Items from a data source
— start —

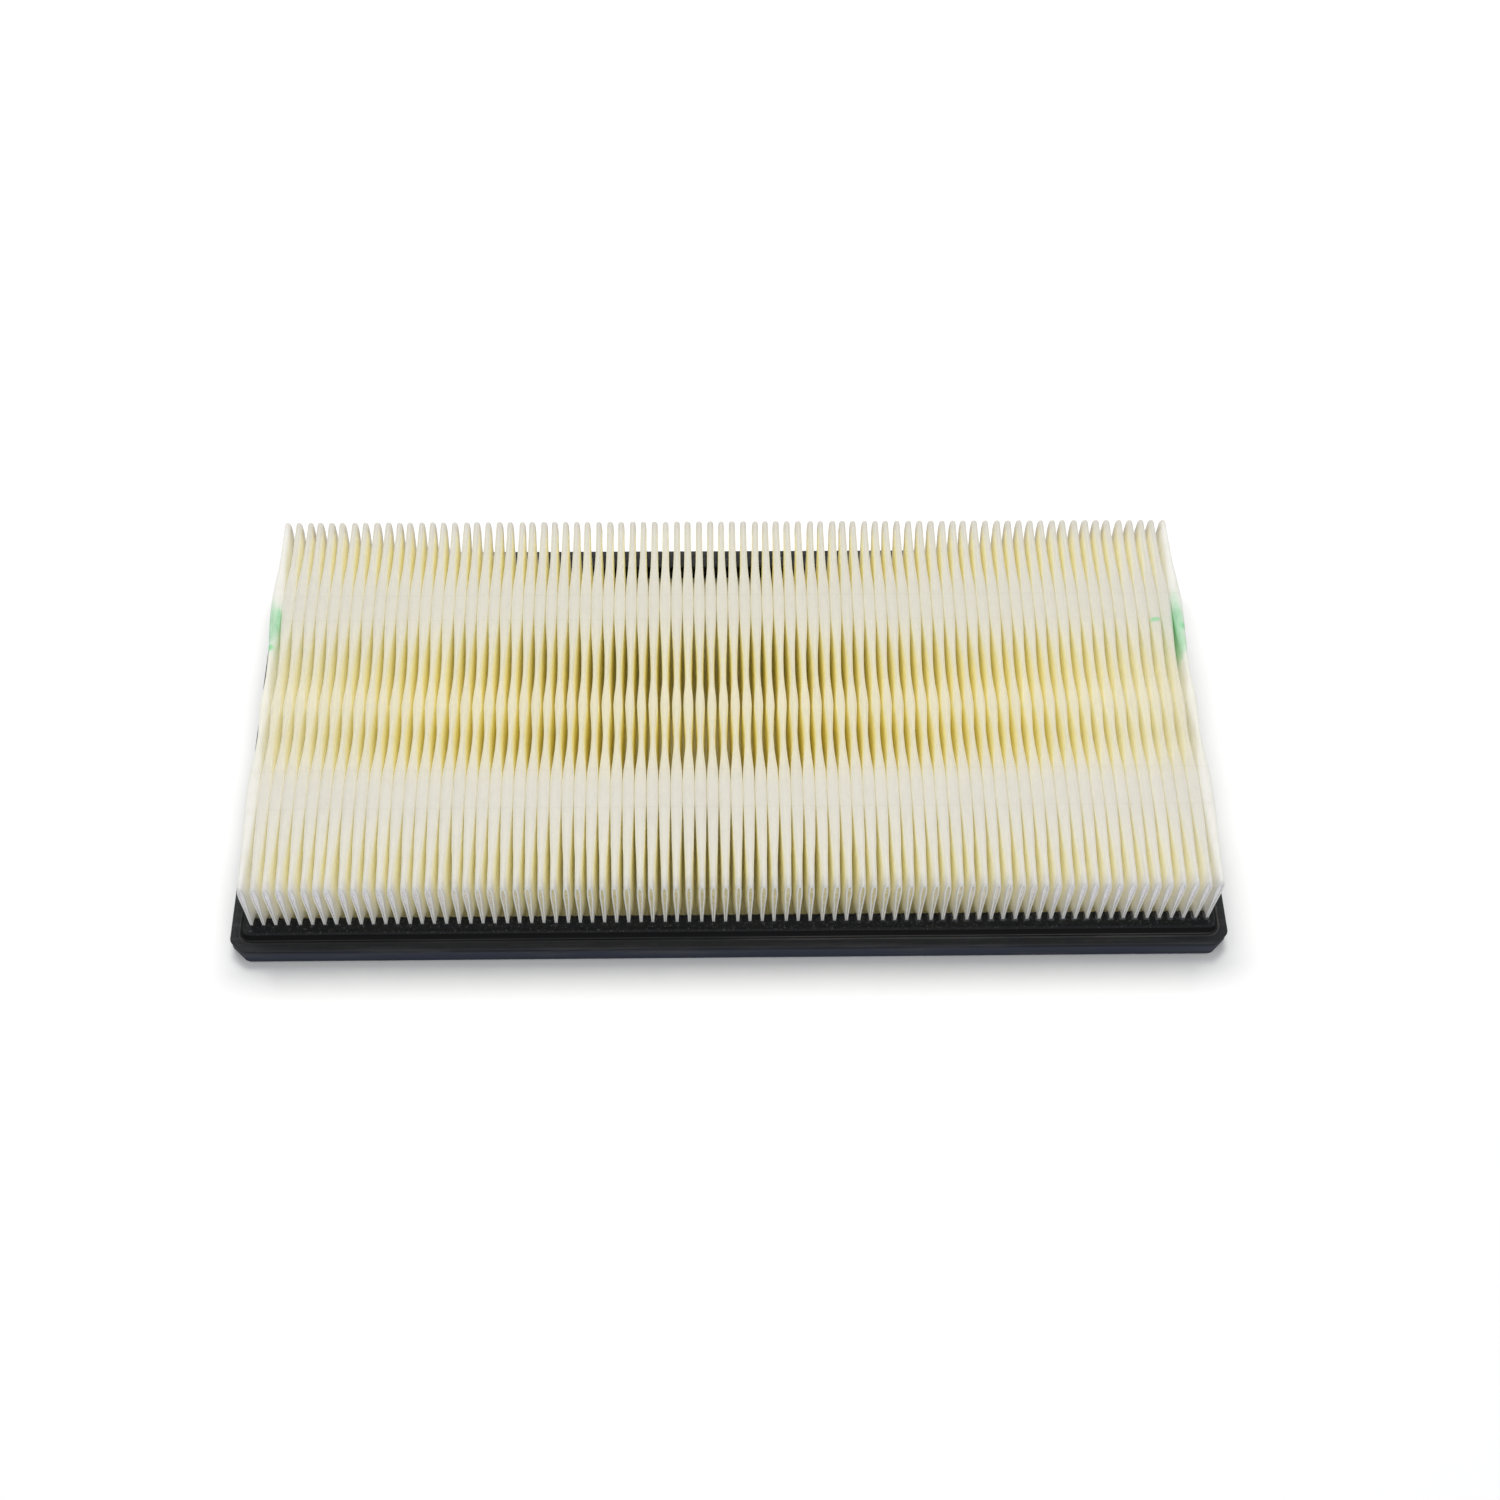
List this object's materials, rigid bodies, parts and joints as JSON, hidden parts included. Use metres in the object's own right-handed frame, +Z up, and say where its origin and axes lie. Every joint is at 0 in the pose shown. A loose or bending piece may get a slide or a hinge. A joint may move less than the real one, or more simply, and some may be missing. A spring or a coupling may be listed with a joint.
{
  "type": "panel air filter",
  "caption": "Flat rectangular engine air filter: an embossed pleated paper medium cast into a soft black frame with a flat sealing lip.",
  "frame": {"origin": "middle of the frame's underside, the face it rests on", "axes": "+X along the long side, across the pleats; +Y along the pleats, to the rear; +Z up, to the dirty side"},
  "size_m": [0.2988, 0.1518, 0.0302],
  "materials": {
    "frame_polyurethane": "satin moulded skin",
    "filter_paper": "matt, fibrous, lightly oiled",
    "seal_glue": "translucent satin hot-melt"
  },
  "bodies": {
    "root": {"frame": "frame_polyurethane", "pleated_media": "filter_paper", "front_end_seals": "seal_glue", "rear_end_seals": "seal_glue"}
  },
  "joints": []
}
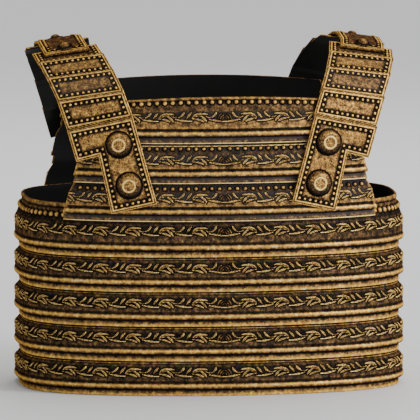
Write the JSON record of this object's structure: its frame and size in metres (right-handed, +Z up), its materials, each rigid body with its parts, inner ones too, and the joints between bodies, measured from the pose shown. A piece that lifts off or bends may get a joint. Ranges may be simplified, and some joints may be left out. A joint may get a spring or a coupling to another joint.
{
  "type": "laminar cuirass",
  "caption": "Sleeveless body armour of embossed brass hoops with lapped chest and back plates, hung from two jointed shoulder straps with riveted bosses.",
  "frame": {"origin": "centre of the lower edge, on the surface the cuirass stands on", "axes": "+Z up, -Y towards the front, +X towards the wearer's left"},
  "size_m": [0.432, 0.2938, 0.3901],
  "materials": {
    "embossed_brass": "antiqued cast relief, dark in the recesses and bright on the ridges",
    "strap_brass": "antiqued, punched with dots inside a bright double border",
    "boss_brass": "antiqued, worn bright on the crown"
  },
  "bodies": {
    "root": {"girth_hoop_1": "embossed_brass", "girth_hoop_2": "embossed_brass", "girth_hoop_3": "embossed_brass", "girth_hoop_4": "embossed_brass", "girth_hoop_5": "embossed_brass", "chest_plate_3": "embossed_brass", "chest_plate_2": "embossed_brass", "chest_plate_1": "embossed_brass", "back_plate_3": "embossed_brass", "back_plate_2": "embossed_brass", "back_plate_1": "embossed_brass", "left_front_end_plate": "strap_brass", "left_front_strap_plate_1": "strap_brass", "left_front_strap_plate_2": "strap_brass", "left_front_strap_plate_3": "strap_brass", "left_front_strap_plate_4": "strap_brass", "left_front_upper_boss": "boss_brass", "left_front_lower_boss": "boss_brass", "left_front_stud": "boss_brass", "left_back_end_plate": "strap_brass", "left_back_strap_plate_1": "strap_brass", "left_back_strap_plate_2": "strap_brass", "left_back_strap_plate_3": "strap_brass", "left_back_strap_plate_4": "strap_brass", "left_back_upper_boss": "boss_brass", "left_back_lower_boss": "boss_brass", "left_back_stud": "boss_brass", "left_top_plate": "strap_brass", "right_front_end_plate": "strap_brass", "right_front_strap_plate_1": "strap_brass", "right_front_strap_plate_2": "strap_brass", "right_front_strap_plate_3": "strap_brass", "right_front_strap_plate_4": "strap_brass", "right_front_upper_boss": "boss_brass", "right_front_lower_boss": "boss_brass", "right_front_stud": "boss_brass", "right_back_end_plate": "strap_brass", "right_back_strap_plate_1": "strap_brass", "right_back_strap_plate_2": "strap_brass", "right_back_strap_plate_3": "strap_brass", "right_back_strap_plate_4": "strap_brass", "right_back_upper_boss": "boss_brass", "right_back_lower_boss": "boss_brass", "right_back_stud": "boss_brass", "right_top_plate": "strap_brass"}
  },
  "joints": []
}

— end —
— start —

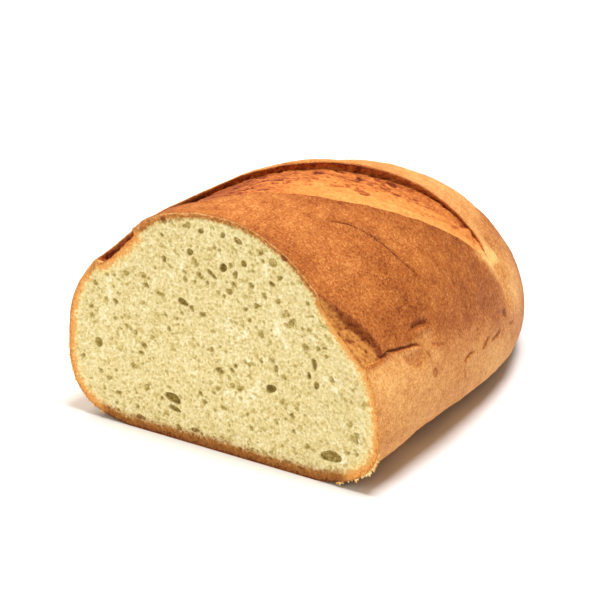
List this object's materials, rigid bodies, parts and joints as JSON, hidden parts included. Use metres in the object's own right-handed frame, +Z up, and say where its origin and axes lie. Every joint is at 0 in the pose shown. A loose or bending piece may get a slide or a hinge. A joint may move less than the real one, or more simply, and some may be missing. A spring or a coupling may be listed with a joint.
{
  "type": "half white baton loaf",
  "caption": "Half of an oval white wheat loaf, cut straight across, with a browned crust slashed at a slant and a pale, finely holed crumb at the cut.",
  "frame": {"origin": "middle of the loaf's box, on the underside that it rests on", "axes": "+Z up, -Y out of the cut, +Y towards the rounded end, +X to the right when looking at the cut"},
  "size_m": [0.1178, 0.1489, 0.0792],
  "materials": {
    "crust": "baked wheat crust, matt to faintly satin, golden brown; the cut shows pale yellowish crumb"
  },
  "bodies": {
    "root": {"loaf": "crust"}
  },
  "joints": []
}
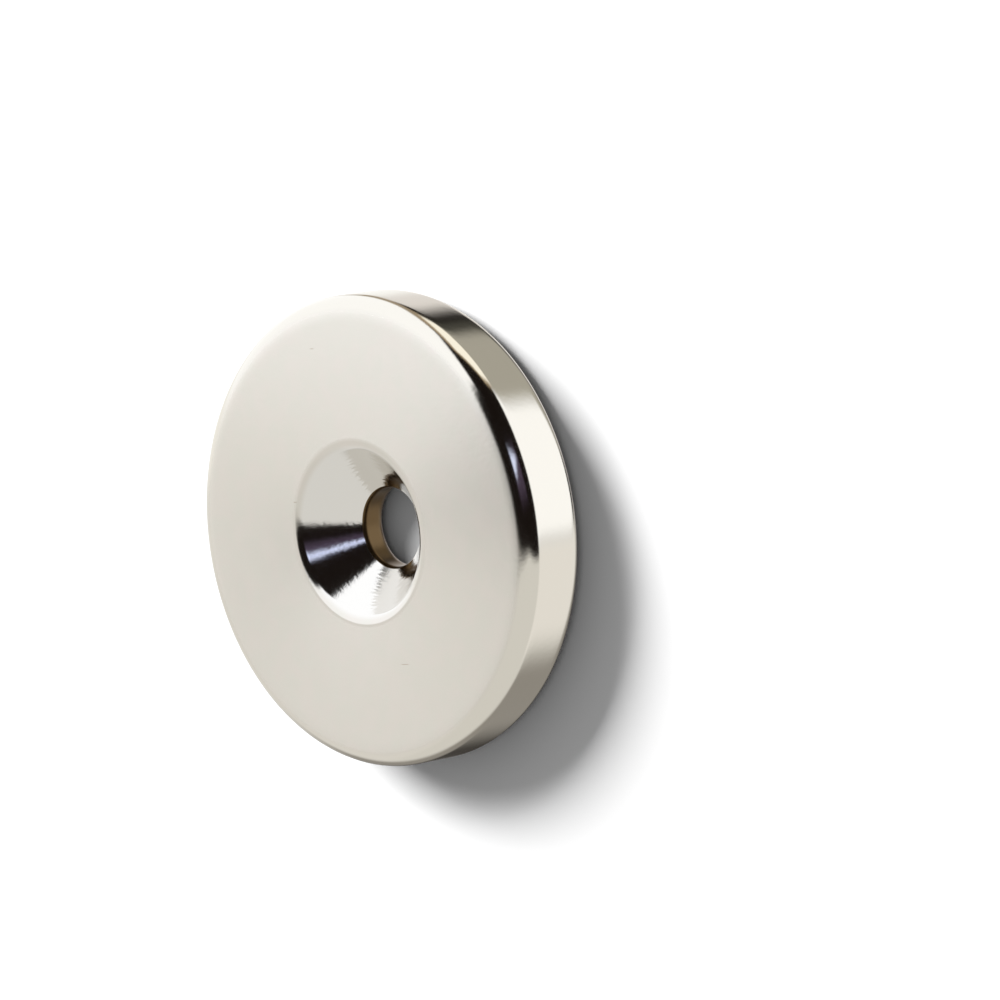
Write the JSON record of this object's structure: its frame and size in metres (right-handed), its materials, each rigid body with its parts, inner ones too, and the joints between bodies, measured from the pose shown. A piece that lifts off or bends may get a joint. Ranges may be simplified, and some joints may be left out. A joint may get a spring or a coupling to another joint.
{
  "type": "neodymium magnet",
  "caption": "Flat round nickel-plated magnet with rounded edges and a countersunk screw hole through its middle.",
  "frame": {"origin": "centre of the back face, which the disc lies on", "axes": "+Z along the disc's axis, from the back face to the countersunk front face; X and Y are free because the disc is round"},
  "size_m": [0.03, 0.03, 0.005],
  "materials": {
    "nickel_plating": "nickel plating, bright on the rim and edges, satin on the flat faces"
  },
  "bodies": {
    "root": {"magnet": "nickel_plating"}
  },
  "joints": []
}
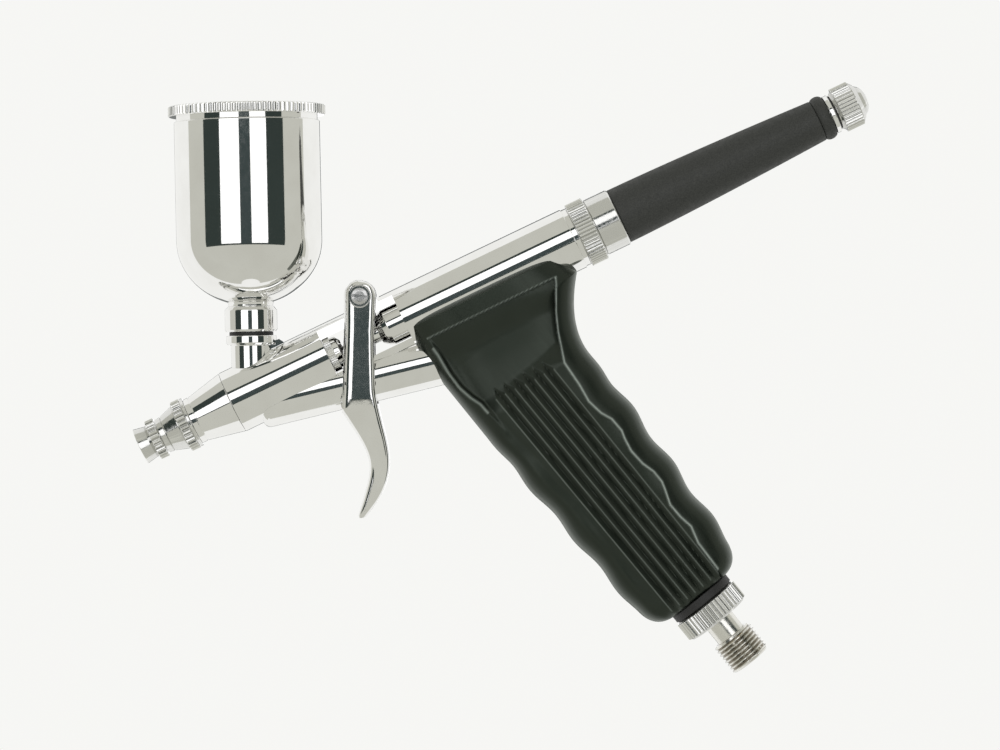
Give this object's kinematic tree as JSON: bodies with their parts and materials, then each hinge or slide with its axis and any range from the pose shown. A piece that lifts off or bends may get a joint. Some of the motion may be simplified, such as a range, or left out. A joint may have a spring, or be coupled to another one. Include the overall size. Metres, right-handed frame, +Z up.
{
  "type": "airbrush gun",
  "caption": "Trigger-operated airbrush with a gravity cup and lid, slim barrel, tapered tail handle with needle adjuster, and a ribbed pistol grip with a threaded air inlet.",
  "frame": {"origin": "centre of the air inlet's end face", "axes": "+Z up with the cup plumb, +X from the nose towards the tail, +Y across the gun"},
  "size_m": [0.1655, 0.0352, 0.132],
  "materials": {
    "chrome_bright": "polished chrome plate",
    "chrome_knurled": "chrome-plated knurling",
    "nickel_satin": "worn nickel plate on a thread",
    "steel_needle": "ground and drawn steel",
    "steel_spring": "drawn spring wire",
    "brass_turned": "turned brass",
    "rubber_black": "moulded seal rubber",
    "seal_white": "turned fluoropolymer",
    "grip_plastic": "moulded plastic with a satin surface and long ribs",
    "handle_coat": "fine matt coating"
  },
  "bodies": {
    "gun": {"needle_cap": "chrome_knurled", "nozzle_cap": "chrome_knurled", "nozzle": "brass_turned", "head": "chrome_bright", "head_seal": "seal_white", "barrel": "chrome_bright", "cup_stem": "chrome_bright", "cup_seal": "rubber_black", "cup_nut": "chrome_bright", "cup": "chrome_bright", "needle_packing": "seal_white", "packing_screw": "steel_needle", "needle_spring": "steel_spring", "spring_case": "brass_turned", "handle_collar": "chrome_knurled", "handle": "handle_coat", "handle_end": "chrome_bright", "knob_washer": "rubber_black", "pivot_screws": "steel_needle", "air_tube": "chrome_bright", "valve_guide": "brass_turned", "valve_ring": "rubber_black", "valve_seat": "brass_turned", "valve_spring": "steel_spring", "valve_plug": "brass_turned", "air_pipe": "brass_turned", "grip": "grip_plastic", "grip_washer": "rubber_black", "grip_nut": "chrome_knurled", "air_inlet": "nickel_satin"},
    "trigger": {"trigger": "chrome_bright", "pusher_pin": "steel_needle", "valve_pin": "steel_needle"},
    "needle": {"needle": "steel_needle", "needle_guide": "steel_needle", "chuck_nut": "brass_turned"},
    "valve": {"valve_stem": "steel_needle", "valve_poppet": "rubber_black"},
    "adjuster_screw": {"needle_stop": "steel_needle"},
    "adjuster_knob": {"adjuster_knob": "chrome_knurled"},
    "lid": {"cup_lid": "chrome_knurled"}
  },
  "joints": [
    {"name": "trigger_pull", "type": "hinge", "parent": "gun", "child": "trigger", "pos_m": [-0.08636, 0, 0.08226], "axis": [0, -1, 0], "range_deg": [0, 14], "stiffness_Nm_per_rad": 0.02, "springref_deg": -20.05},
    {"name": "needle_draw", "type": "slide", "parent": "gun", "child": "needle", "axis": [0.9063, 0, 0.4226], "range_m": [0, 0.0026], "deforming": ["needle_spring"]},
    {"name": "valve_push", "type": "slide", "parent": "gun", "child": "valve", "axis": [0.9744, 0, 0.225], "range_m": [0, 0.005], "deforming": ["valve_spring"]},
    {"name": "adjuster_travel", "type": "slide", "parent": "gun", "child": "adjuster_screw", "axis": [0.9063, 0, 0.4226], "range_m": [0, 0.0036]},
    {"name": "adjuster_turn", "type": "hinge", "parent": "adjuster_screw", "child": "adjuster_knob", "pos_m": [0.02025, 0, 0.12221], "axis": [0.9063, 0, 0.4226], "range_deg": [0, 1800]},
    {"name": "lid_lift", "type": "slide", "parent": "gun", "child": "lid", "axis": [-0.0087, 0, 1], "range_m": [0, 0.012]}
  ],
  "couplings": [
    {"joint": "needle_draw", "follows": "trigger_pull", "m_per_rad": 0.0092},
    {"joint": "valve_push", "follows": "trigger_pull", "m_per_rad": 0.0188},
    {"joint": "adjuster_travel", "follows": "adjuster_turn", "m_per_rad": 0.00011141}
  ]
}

— end —
— start —

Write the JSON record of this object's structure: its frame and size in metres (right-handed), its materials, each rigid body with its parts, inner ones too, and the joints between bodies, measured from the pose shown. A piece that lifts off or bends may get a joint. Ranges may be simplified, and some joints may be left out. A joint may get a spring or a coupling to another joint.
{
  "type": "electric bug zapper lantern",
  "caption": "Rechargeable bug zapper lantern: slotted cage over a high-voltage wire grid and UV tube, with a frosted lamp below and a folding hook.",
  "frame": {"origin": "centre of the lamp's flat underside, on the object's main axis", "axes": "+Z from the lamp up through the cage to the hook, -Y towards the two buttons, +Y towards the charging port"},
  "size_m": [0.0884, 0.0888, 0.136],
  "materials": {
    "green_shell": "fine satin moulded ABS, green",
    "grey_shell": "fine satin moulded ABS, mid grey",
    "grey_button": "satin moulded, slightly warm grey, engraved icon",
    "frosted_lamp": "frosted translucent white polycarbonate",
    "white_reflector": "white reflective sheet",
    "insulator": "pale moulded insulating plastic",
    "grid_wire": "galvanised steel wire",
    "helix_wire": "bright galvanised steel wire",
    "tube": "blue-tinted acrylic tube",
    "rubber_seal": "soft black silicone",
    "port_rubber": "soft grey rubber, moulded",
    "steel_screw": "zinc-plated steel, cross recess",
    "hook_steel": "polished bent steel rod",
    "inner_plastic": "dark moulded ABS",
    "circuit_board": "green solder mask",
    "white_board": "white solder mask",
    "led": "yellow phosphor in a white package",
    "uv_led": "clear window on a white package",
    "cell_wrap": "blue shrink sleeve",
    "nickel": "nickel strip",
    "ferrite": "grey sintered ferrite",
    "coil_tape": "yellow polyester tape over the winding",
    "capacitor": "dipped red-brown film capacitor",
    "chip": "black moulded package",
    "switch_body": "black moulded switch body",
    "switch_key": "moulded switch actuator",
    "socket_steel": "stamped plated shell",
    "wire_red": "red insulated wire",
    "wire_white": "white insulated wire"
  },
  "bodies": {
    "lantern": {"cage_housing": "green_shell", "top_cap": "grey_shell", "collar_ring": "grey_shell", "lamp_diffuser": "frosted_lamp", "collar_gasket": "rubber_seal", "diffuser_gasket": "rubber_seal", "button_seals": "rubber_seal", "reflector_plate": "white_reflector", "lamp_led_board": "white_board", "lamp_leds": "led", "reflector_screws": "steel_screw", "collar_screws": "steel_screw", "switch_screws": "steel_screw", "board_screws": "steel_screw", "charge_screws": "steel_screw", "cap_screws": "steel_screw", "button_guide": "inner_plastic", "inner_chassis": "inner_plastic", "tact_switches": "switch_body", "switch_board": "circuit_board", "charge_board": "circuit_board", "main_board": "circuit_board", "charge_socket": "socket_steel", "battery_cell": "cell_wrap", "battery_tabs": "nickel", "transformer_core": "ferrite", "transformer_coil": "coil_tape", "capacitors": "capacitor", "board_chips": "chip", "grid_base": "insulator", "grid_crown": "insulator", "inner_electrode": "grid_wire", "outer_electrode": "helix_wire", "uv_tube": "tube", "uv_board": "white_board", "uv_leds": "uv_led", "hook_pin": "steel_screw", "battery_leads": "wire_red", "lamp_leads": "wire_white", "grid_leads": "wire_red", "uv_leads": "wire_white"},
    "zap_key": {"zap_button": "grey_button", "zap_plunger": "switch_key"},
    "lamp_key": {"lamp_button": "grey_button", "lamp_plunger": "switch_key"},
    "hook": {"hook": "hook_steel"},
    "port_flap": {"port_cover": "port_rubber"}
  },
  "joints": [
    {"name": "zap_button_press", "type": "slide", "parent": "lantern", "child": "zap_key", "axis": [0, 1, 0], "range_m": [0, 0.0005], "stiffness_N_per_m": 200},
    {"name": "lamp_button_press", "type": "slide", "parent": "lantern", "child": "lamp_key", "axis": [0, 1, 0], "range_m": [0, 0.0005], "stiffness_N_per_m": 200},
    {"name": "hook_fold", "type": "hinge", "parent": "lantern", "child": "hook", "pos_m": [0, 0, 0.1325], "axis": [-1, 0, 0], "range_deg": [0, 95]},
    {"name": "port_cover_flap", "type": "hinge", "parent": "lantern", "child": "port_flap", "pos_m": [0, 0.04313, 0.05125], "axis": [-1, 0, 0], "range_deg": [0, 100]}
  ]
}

— end —

What you have to do: Find the lines containing "hinge" and pull them out.

The reply:
List this object's materials, rigid bodies, parts and joints as JSON, hidden parts included. Use metres in the object's own right-handed frame, +Z up, and say where its origin and axes lie. Every joint is at 0 in the pose shown. A loose or bending piece may get a slide or a hinge. A joint may move less than the real one, or more simply, and some may be missing. A spring or a coupling may be listed with a joint.
List this object's materials, rigid bodies, parts and joints as JSON, hidden parts included. Use metres in the object's own right-handed frame, +Z up, and say where its origin and axes lie. Every joint is at 0 in the pose shown. A loose or bending piece may get a slide or a hinge. A joint may move less than the real one, or more simply, and some may be missing. A spring or a coupling may be listed with a joint.
Give this object's kinematic tree as JSON: bodies with their parts and materials, then each hinge or slide with its axis and any range from the pose shown. A piece that lifts off or bends may get a joint. Some of the motion may be simplified, such as a range, or left out. A joint may have a spring, or be coupled to another one. Include the overall size. Metres, right-handed frame, +Z up.
    {"name": "trigger_pull", "type": "hinge", "parent": "gun", "child": "trigger", "pos_m": [-0.08636, 0, 0.08226], "axis": [0, -1, 0], "range_deg": [0, 14], "stiffness_Nm_per_rad": 0.02, "springref_deg": -20.05},
    {"name": "adjuster_turn", "type": "hinge", "parent": "adjuster_screw", "child": "adjuster_knob", "pos_m": [0.02025, 0, 0.12221], "axis": [0.9063, 0, 0.4226], "range_deg": [0, 1800]},
    {"name": "hook_fold", "type": "hinge", "parent": "lantern", "child": "hook", "pos_m": [0, 0, 0.1325], "axis": [-1, 0, 0], "range_deg": [0, 95]},
    {"name": "port_cover_flap", "type": "hinge", "parent": "lantern", "child": "port_flap", "pos_m": [0, 0.04313, 0.05125], "axis": [-1, 0, 0], "range_deg": [0, 100]}